— Begin —

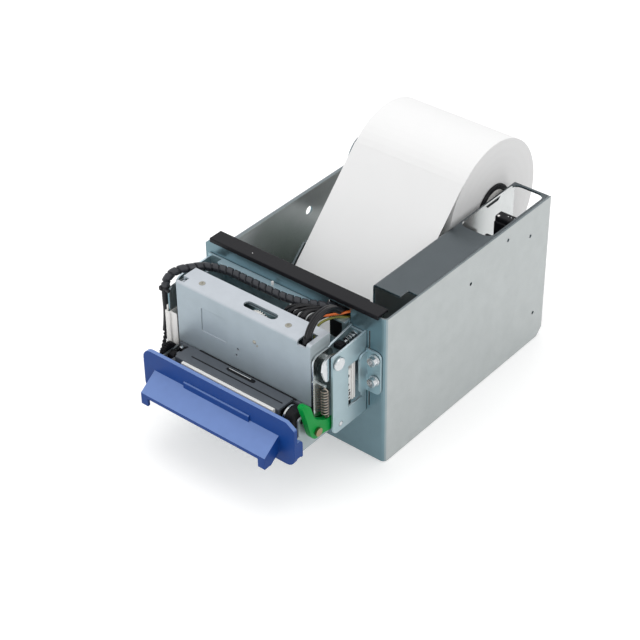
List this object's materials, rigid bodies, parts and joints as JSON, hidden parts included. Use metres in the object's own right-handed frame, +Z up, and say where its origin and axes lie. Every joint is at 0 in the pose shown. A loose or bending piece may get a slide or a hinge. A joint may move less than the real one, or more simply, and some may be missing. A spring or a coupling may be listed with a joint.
{
  "type": "kiosk ticket printer",
  "caption": "Open-frame kiosk ticket printer: steel chassis with a paper roll at the back and a swing-open print module with a blue bezel at the front.",
  "frame": {"origin": "Middle of the underside of the chassis, between its side walls and between its front panel and its rear edge.", "axes": "+X to the printer's right seen from the bezel, +Y back towards the paper roll, +Z up."},
  "size_m": [0.133, 0.2603, 0.1324],
  "materials": {
    "galvanised": "galvanised sheet, matt sheen",
    "plated": "zinc plated sheet with a cool tint",
    "cover_steel": "light blue-grey powder coat",
    "arm_steel": "dark plated steel",
    "bright_steel": "bright plated steel",
    "brass": "turned brass",
    "black_plastic": "black moulded plastic",
    "grey_plastic": "dark grey moulded plastic",
    "white_plastic": "white moulded plastic",
    "blue_plastic": "blue moulded plastic",
    "green_plastic": "bright green moulded plastic",
    "rubber": "black rubber",
    "paper": "smooth white paper",
    "board": "green circuit board",
    "aluminium": "plain aluminium"
  },
  "bodies": {
    "chassis": {"chassis_tray": "galvanised", "outer_wall": "galvanised", "side_channel": "galvanised", "top_bar": "black_plastic", "module_frame": "plated", "right_bracket": "plated", "bracket_tab": "plated", "tab_screw_upper": "bright_steel", "tab_screw_lower": "bright_steel", "bracket_stop": "black_plastic", "catch_pin": "bright_steel", "axle_left": "bright_steel", "axle_right": "bright_steel", "hinge_hook": "bright_steel", "module_cover": "cover_steel", "cover_screw_left": "bright_steel", "cover_screw_right": "bright_steel", "cutter_plate": "galvanised", "cutter_motor": "galvanised", "thermal_head": "aluminium", "head_rod": "bright_steel", "spindle": "white_plastic", "spindle_arm": "galvanised", "paper_web": "paper", "web_guide": "galvanised", "control_board": "board", "sensor_body": "black_plastic", "harness_conduit": "black_plastic", "right_branch": "black_plastic", "flat_cable": "black_plastic", "harness_sleeve": "black_plastic", "left_lead": "black_plastic"},
    "front_unit": {"left_arm": "galvanised", "right_arm": "arm_steel", "side_guard": "white_plastic", "lower_tray": "cover_steel", "gear_plate": "galvanised", "exit_housing": "grey_plastic", "exit_strip": "white_plastic", "bezel": "blue_plastic", "fixed_blade": "bright_steel", "lower_guide": "grey_plastic", "feed_motor": "galvanised", "feed_bearing": "bright_steel", "lever_screw": "brass"},
    "exit_feed": {"feed_roller": "rubber", "feed_gear": "black_plastic", "feed_knob": "rubber"},
    "platen": {"platen_roller": "rubber", "platen_gear": "white_plastic"},
    "feed_pinion": {"motor_pinion": "bright_steel"},
    "lever": {"release_lever": "green_plastic", "release_spring": "bright_steel"},
    "cutter_wheel": {"cutter_gear": "white_plastic"},
    "cutter_drive": {"cutter_pinion": "bright_steel"},
    "cutter_blade": {"moving_blade": "bright_steel"},
    "roll": {"paper_roll": "paper", "roll_hub": "black_plastic"},
    "guide": {"guide_roller": "grey_plastic"},
    "finger": {"sensor_finger": "black_plastic"}
  },
  "joints": [
    {"name": "front_unit_hinge", "type": "hinge", "parent": "chassis", "child": "front_unit", "pos_m": [0, -0.1051, 0.0807], "axis": [-1, 0, 0], "range_deg": [0, 28], "deforming": ["left_lead"]},
    {"name": "platen_spin", "type": "hinge", "parent": "front_unit", "child": "platen", "pos_m": [0, -0.10946, 0.0392], "axis": [1, 0, 0], "continuous": true},
    {"name": "feed_spin", "type": "hinge", "parent": "front_unit", "child": "exit_feed", "pos_m": [0, -0.1262, 0.0492], "axis": [1, 0, 0], "continuous": true},
    {"name": "pinion_spin", "type": "hinge", "parent": "front_unit", "child": "feed_pinion", "pos_m": [0, -0.09395, 0.04484], "axis": [1, 0, 0], "continuous": true},
    {"name": "lever_hinge", "type": "hinge", "parent": "front_unit", "child": "lever", "pos_m": [0, -0.1208, 0.042], "axis": [-1, 0, 0], "range_deg": [0, 15], "stiffness_Nm_per_rad": 0.05, "springref_deg": -22.92, "deforming": ["release_spring"]},
    {"name": "cutter_turn", "type": "hinge", "parent": "chassis", "child": "cutter_wheel", "pos_m": [0.0005, -0.11, 0.0856], "axis": [0, 1, 0], "range_deg": [0, 180]},
    {"name": "cutter_pinion_turn", "type": "hinge", "parent": "chassis", "child": "cutter_drive", "pos_m": [0.01126, -0.11, 0.08331], "axis": [0, 1, 0], "range_deg": [-490, 10]},
    {"name": "blade_slide", "type": "slide", "parent": "chassis", "child": "cutter_blade", "axis": [0, 0, -1], "range_m": [0, 0.006]},
    {"name": "roll_spin", "type": "hinge", "parent": "chassis", "child": "roll", "pos_m": [0, 0.0641, 0.0884], "axis": [1, 0, 0], "continuous": true},
    {"name": "guide_spin", "type": "hinge", "parent": "chassis", "child": "guide", "pos_m": [0, -0.0638, 0.0288], "axis": [1, 0, 0], "continuous": true},
    {"name": "finger_hinge", "type": "hinge", "parent": "chassis", "child": "finger", "pos_m": [0.0492, 0.0462, 0.0805], "axis": [0, 0, 1], "range_deg": [0, 15], "stiffness_Nm_per_rad": 0.002, "springref_deg": -22.92}
  ],
  "couplings": [
    {"joint": "feed_spin", "follows": "platen_spin", "ratio": -2.25},
    {"joint": "pinion_spin", "follows": "platen_spin", "ratio": -4.5},
    {"joint": "cutter_turn", "follows": "blade_slide", "rad_per_m": 523.5},
    {"joint": "cutter_pinion_turn", "follows": "blade_slide", "rad_per_m": -1396}
  ]
}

— End —

> _What the task asks_:
Extract all of the material exactly as it is written.

> _Answer to the problem_:
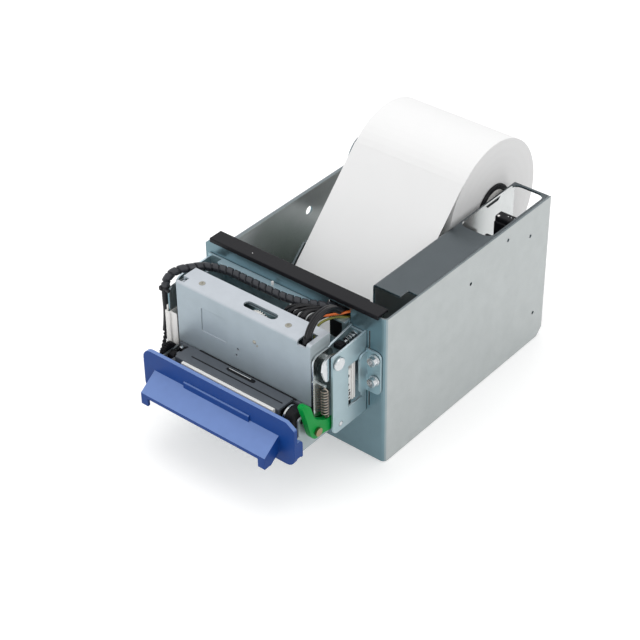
List this object's materials, rigid bodies, parts and joints as JSON, hidden parts included. Use metres in the object's own right-handed frame, +Z up, and say where its origin and axes lie. Every joint is at 0 in the pose shown. A loose or bending piece may get a slide or a hinge. A joint may move less than the real one, or more simply, and some may be missing. A spring or a coupling may be listed with a joint.
{
  "type": "kiosk ticket printer",
  "caption": "Open-frame kiosk ticket printer: steel chassis with a paper roll at the back and a swing-open print module with a blue bezel at the front.",
  "frame": {"origin": "Middle of the underside of the chassis, between its side walls and between its front panel and its rear edge.", "axes": "+X to the printer's right seen from the bezel, +Y back towards the paper roll, +Z up."},
  "size_m": [0.133, 0.2603, 0.1324],
  "materials": {
    "galvanised": "galvanised sheet, matt sheen",
    "plated": "zinc plated sheet with a cool tint",
    "cover_steel": "light blue-grey powder coat",
    "arm_steel": "dark plated steel",
    "bright_steel": "bright plated steel",
    "brass": "turned brass",
    "black_plastic": "black moulded plastic",
    "grey_plastic": "dark grey moulded plastic",
    "white_plastic": "white moulded plastic",
    "blue_plastic": "blue moulded plastic",
    "green_plastic": "bright green moulded plastic",
    "rubber": "black rubber",
    "paper": "smooth white paper",
    "board": "green circuit board",
    "aluminium": "plain aluminium"
  },
  "bodies": {
    "chassis": {"chassis_tray": "galvanised", "outer_wall": "galvanised", "side_channel": "galvanised", "top_bar": "black_plastic", "module_frame": "plated", "right_bracket": "plated", "bracket_tab": "plated", "tab_screw_upper": "bright_steel", "tab_screw_lower": "bright_steel", "bracket_stop": "black_plastic", "catch_pin": "bright_steel", "axle_left": "bright_steel", "axle_right": "bright_steel", "hinge_hook": "bright_steel", "module_cover": "cover_steel", "cover_screw_left": "bright_steel", "cover_screw_right": "bright_steel", "cutter_plate": "galvanised", "cutter_motor": "galvanised", "thermal_head": "aluminium", "head_rod": "bright_steel", "spindle": "white_plastic", "spindle_arm": "galvanised", "paper_web": "paper", "web_guide": "galvanised", "control_board": "board", "sensor_body": "black_plastic", "harness_conduit": "black_plastic", "right_branch": "black_plastic", "flat_cable": "black_plastic", "harness_sleeve": "black_plastic", "left_lead": "black_plastic"},
    "front_unit": {"left_arm": "galvanised", "right_arm": "arm_steel", "side_guard": "white_plastic", "lower_tray": "cover_steel", "gear_plate": "galvanised", "exit_housing": "grey_plastic", "exit_strip": "white_plastic", "bezel": "blue_plastic", "fixed_blade": "bright_steel", "lower_guide": "grey_plastic", "feed_motor": "galvanised", "feed_bearing": "bright_steel", "lever_screw": "brass"},
    "exit_feed": {"feed_roller": "rubber", "feed_gear": "black_plastic", "feed_knob": "rubber"},
    "platen": {"platen_roller": "rubber", "platen_gear": "white_plastic"},
    "feed_pinion": {"motor_pinion": "bright_steel"},
    "lever": {"release_lever": "green_plastic", "release_spring": "bright_steel"},
    "cutter_wheel": {"cutter_gear": "white_plastic"},
    "cutter_drive": {"cutter_pinion": "bright_steel"},
    "cutter_blade": {"moving_blade": "bright_steel"},
    "roll": {"paper_roll": "paper", "roll_hub": "black_plastic"},
    "guide": {"guide_roller": "grey_plastic"},
    "finger": {"sensor_finger": "black_plastic"}
  },
  "joints": [
    {"name": "front_unit_hinge", "type": "hinge", "parent": "chassis", "child": "front_unit", "pos_m": [0, -0.1051, 0.0807], "axis": [-1, 0, 0], "range_deg": [0, 28], "deforming": ["left_lead"]},
    {"name": "platen_spin", "type": "hinge", "parent": "front_unit", "child": "platen", "pos_m": [0, -0.10946, 0.0392], "axis": [1, 0, 0], "continuous": true},
    {"name": "feed_spin", "type": "hinge", "parent": "front_unit", "child": "exit_feed", "pos_m": [0, -0.1262, 0.0492], "axis": [1, 0, 0], "continuous": true},
    {"name": "pinion_spin", "type": "hinge", "parent": "front_unit", "child": "feed_pinion", "pos_m": [0, -0.09395, 0.04484], "axis": [1, 0, 0], "continuous": true},
    {"name": "lever_hinge", "type": "hinge", "parent": "front_unit", "child": "lever", "pos_m": [0, -0.1208, 0.042], "axis": [-1, 0, 0], "range_deg": [0, 15], "stiffness_Nm_per_rad": 0.05, "springref_deg": -22.92, "deforming": ["release_spring"]},
    {"name": "cutter_turn", "type": "hinge", "parent": "chassis", "child": "cutter_wheel", "pos_m": [0.0005, -0.11, 0.0856], "axis": [0, 1, 0], "range_deg": [0, 180]},
    {"name": "cutter_pinion_turn", "type": "hinge", "parent": "chassis", "child": "cutter_drive", "pos_m": [0.01126, -0.11, 0.08331], "axis": [0, 1, 0], "range_deg": [-490, 10]},
    {"name": "blade_slide", "type": "slide", "parent": "chassis", "child": "cutter_blade", "axis": [0, 0, -1], "range_m": [0, 0.006]},
    {"name": "roll_spin", "type": "hinge", "parent": "chassis", "child": "roll", "pos_m": [0, 0.0641, 0.0884], "axis": [1, 0, 0], "continuous": true},
    {"name": "guide_spin", "type": "hinge", "parent": "chassis", "child": "guide", "pos_m": [0, -0.0638, 0.0288], "axis": [1, 0, 0], "continuous": true},
    {"name": "finger_hinge", "type": "hinge", "parent": "chassis", "child": "finger", "pos_m": [0.0492, 0.0462, 0.0805], "axis": [0, 0, 1], "range_deg": [0, 15], "stiffness_Nm_per_rad": 0.002, "springref_deg": -22.92}
  ],
  "couplings": [
    {"joint": "feed_spin", "follows": "platen_spin", "ratio": -2.25},
    {"joint": "pinion_spin", "follows": "platen_spin", "ratio": -4.5},
    {"joint": "cutter_turn", "follows": "blade_slide", "rad_per_m": 523.5},
    {"joint": "cutter_pinion_turn", "follows": "blade_slide", "rad_per_m": -1396}
  ]
}